Out of all of Stephen King’s novels,  Fire-Starter is the most significant to me. Not Carrie, not The Stand, or even the Dark Tower series. A simple story about a little girl with a bizarre and dangerous power bound with a cover that horrified me. Stephen King’s Fire-Starter haunted me by cover alone. Granted, I was maybe five or six when it happened, but the memory lingers to this day like a phantom I cannot shake. My mother had a bag of novels stashed away at my grandmother’s house, and one day I wanted to peer inside. I looked into the bag and a set of piercing blue eyes stared at me from the darkness, seemingly lit by the illustrated fire.
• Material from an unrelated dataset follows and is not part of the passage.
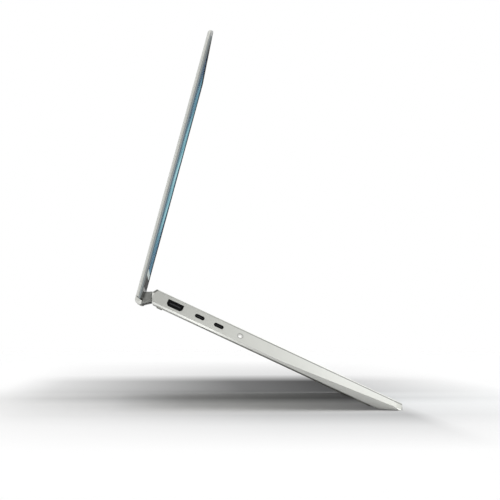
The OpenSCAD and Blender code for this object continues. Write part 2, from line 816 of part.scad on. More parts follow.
module fin_stacks() color("#a9abae") stand() both_sides() {
    z1 = board_top + 2;
    fins = 21;
    x0 = fan_at[0] - fin_half;
    x1 = fan_at[0] + fin_half + 0.5;
    step = 2 * fin_half / (fins - 1);
    box([x0, fin_y[0], z1 - 0.4], [x1, fin_y[1], z1]);
    box([x0, fin_y[0], in_floor + seat], [x1, fin_y[1], in_floor + seat + 0.4]);
    for (i = [0:fins - 1])
        box([x0 + i * step, fin_y[0], in_floor + seat], [x0 + i * step + 0.5, fin_y[1], z1]);
}

module fan_case(x) color("#33353a") stand() translate([x, fan_at[1], fan_z]) {
    hub = 9;
    difference() {
        pad([0, 0], [fan_box, fan_box], 0, fan_h, 5);
        translate([0, 0, 0.6]) cylinder(r = fan_r + 2, h = fan_h - 1.2);
        box([-fan_r, 0, 0.6], [fan_r, fan_box, fan_h - 0.6]);
        difference() {
            translate([0, 0, -1]) cylinder(r = 19, h = fan_h + 2);
            translate([0, 0, -1]) cylinder(r = hub, h = fan_h - 1);
            for (a = [45, 165, 285]) rotate([0, 0, a]) box([0, -1.5, -1], [25, 1.5, 0.6]);
        }
        translate([0, 0, 0.6]) cylinder(r = hub + 1, h = fan_h);
    }
    // shaft that carries the rotor
    cylinder(r = 1.2, h = fan_h - 0.8);
}

module fan_case_left() fan_case(-fan_at[0]);

module fan_case_right() fan_case(fan_at[0]);

module fan_rotor(x) color("#1d1f23") stand() translate([x, fan_at[1], fan_z + 0.9]) {
    h = fan_h - 1.9;
    difference() {
        union() {
            cylinder(r = 10, h = h);
            for (i = [0:fan_blades - 1]) rotate([0, 0, i * 360 / fan_blades])
                translate([9, 0, 0.3]) rotate([0, 0, -32]) cube([17, 0.7, h - 0.6]);
            difference() {
                translate([0, 0, 0.3]) cylinder(r = fan_r - 3, h = 0.6);
                translate([0, 0, -1]) cylinder(r = fan_r - 5, h = 3);
            }
        }
        translate([0, 0, -1]) cylinder(r = 1.2 + pin_fit, h = h + 2);
    }
}

module fan_rotor_left() fan_rotor(-fan_at[0]);

module fan_rotor_right() fan_rotor(fan_at[0]);

module memory_chips() color("#26282b") stand() for (x = [-10, 10], y = [-80, -92])
    pad([x, y], memory_size, board_top, board_top + 1, 0.3);

module drive_module() color("#2a5d47") stand() {
    box([36, card_y, board_top], [36 + drive_size[0], card_y + drive_size[1], board_top + card_t]);
    for (i = [1:3])
        pad([36 + i * drive_size[0] / 4, card_y + drive_size[1] / 2], [15, 13],
            board_top + card_t - eps, board_top + 2, 0.3);
}

module wireless_card() color("#7f8387") stand() {
    box([-98, card_y, board_top], [-98 + wireless_size[0], card_y + wireless_size[1], board_top + card_t]);
    pad([-98 + wireless_size[0] / 2, card_y + wireless_size[1] / 2], [20, 16],
        board_top + card_t - eps, board_top + 2, 0.5);
}

// ---------------------------------------------------------------- battery and sound

module battery_frame() color("#303237") stand() difference() {
    box([-battery_w / 2 - 2, battery_y[0] - 2, in_floor], [battery_w / 2 + 2, battery_y[1] + 2, in_floor + 4]);
    box([-battery_w / 2, battery_y[0], in_floor - 1], [battery_w / 2, battery_y[1], in_floor + 9]);
}

module battery_cells() color("#3f4248") stand() for (i = [0:3]) {
    w = battery_w / 4;
    pad([-battery_w / 2 + (i + 0.5) * w, (battery_y[0] + battery_y[1]) / 2],
        [w - 0.8, battery_y[1] - battery_y[0] - 0.8], in_floor, in_floor + cell_h, 2.5);
}

module speaker(s) color("#2b2d31") stand() translate([s * speaker_at[0], speaker_at[1], 0]) {
    difference() {
        pad([0, 0], speaker_size, in_floor, in_floor + 6, 3);
        translate([0, 0, in_floor + 5]) pad([0, 4], [20, 34], 0, 2, 9);
    }
    translate([0, 0, in_floor + 5 - eps]) pad([0, 4], [14, 27], 0, 0.6, 6.5);
}

module speaker_left() speaker(-1);

module speaker_right() speaker(1);

// ---------------------------------------------------------------- sockets

// A metal shell with a tongue inside, behind its opening in the wall
module socket(side, depth, tongue) {
    x0 = side < 0 ? -half_w + wall + 0.05 : half_w - wall - 0.05 - depth;
    back = side < 0 ? x0 + depth - 1 : x0;
    difference() {
        bar(x0, x0 + depth) children(0);
        bar(side < 0 ? x0 - 1 : x0 + 1, side < 0 ? x0 + depth - 1 : x0 + depth + 1) children(1);
    }
    bar(side < 0 ? x0 + 1 : x0 + 0.5, x0 + depth - (side < 0 ? 0.5 : 1)) square(tongue, center = true);
}

module at_port(at) translate([0, deck_rear - at, port_z]) children();

module socket_foot(side, at, w, depth, bottom)
    translate([0, deck_rear - at, 0])
        box([side < 0 ? -half_w + wall + 2 : half_w - wall - depth, -w / 2, board_top],
            [side < 0 ? -half_w + wall + depth : half_w - wall - 2, w / 2, port_z - bottom]);

module video_socket() color("#2a2b2d") stand() {
    at_port(video_at) socket(-1, 11.5, [10.5, 1.2]) {
        video_outline(video_size[0] + 0.9, video_size[1] + 0.8, 2);
        video_outline(video_size[0] - 0.4, video_size[1] - 0.4, 1.7);
    }
    socket_foot(-1, video_at, 10, 11.5, video_size[1] / 2 + 0.2);
}

module usb_c_socket(at) {
    at_port(at) socket(-1, 9, [6.2, 0.7]) {
        pill(usb_c_size[0] + 0.8, usb_c_size[1] + 0.8);
        pill(usb_c_size[0] - 0.4, usb_c_size[1] - 0.4);
    }
    socket_foot(-1, at, 6, 9, usb_c_size[1] / 2 + 0.2);
}

module usb_c_socket_rear() color("#2a2b2d") stand() usb_c_socket(usb_c_at);

module usb_c_socket_front() color("#2a2b2d") stand() usb_c_socket(usb_c_at + usb_c_step);

module indicator_window() color("#e6e4dc") stand() {
    on_wall(lamp_at, -half_w + 0.05, -half_w + wall + 3) pill(lamp_size[0] - 0.3, lamp_size[1] - 0.3);
    socket_foot(-1, lamp_at, 3, 6, lamp_size[1] / 2 - 0.5);
}

module usb_a_socket() color("#2a2b2d") stand() {
    at_port(usb_a_at) socket(1, 10.5, [11, 1.6]) {
        square([usb_a_size[0] + 0.8, usb_a_size[1] + 0.8], center = true);
        square([usb_a_size[0] - 0.4, usb_a_size[1] - 0.4], center = true);
    }
    socket_foot(1, usb_a_at, 9, 10.5, usb_a_size[1] / 2 + 0.2);
}

module audio_jack() color("#3a3b3d") stand() {
    difference() {
        union() {
            on_wall(jack_at, half_w - 12.5, half_w - wall - 0.05) square([6.6, 5.6], center = true);
            on_wall(jack_at, half_w - wall - 1, half_w - 0.1) circle(2.45);
        }
        on_wall(jack_at, half_w - 11.5, half_w + 1) circle(jack_r);
    }
    socket_foot(1, jack_at, 5, 10.5, 2.6);
}

// ---------------------------------------------------------------- drawing
top_case();
bottom_cover();
exhaust_grille();
front_feet();
rear_feet();
cover_screws();
keyboard_frame();
keyboard_sheet();
keyboard_plate();
keys_function();
keys_number();
keys_upper();
keys_home();
keys_lower();
keys_modifier();
space_bar();
keys_arrow();
power_key();
touchpad();
touchpad_tray();
hinge_bracket_left();
hinge_bracket_right();
main_board();
processor();
heat_spreader();
heat_pipes();
fin_stacks();
fan_case_left();
fan_case_right();
fan_rotor_left();
fan_rotor_right();
memory_chips();
drive_module();
wireless_card();
battery_cells();
battery_frame();
speaker_left();
speaker_right();
video_socket();
usb_c_socket_rear();
usb_c_socket_front();
indicator_window();
usb_a_socket();
audio_jack();
lid_shell();
lid_frame();
lid_lip();
lip_bumpers();
hinge_cover_left();
hinge_cover_right();
hinge_arm_left();
hinge_arm_right();
screen_glass();
display_panel();
camera_module();
lid_cable();
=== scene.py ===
# %% [markdown]
# # A laptop computer with a lift hinge
#
# The real thing is a thin metal base, a thin lid, and a hinge that raises the rear of the base when the
# lid opens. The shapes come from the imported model, the frame. This lesson dresses that frame: it gives
# each part its finish, adds the small pieces that only show close up, and sets up light and camera.

# %% Load the frame
import json
import math

import bmesh
import bpy
from mathutils import Matrix, Vector

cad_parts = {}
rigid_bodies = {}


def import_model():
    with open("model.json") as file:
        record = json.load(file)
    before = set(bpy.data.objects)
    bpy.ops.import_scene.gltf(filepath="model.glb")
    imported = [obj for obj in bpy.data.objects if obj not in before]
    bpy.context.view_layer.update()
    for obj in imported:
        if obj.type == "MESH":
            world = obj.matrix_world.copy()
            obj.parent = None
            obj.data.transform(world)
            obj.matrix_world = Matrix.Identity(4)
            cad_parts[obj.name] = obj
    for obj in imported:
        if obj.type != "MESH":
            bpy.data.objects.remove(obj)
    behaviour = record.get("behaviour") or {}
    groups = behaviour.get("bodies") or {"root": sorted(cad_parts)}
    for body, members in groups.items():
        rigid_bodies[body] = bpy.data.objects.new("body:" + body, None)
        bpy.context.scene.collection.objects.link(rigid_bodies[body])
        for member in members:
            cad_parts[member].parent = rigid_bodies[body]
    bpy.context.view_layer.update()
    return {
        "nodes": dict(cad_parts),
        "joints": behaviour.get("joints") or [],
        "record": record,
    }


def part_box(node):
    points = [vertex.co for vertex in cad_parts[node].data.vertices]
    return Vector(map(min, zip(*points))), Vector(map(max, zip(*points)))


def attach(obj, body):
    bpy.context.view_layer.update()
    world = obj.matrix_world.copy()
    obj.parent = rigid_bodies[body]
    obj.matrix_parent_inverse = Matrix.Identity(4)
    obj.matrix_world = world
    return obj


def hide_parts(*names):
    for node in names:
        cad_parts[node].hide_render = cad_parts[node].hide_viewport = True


for leftover in list(bpy.data.objects):
    bpy.data.objects.remove(leftover)
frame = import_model()
nodes_of_frame = frame["nodes"]

# %% [markdown]
# ## Two drawing boards
#
# The base stands a little nose-down on the desk, and the lid leans back. Measuring on a tilted part is
# awkward, so each gets its own drawing board in millimetres: x across from the middle, y from the
# hinge axis towards the rear, z up, with the base level and the lid closed on it. One could turn every
# point by hand instead, but a matrix does it once and serves meshes and materials alike.

# %% Boards for the base and the lid
joints = {joint["name"]: joint for joint in frame["joints"]}
hinge_at = Vector(joints["lid_hinge"]["pos_m"])
key_down = joints["space_bar_press"]["axis"]
tilt = math.atan2(key_down[1], -key_down[2])
lid_open = math.radians(-joints["lid_hinge"]["range_deg"][0])


def board(angle):
    return Matrix.Translation(hinge_at) @ Matrix.Rotation(angle, 4, "X") @ Matrix.Scale(0.001, 4)


BASE = board(tilt)
LID = board(tilt - lid_open)
HALF_W = 178.0
print("base tilts", round(math.degrees(tilt), 3), "degrees, lid opens", round(math.degrees(lid_open), 1))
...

I know, I know. Childhood memory and nostalgia trip may not make for significance for others, but for me it did and still does to this day. Firestarter was a story I read during 4th and 5th grade book reading days, while others read Goosebumps and Babysitters club. Firestater was an influence for when I wrote The Bleeder series. It’s significant to me.

So, I ask again. What Stephen King novel do you find most significant to you?



2 thoughts on “Most Significant Stephen King Novel

  1. Firestarter was mine, too–cause it was the 1st King I’d read and hooked me on him.

  2. It’s a toss up between Salem’s Lot and The Dark Tower books, with From a Buick 8 coming in second.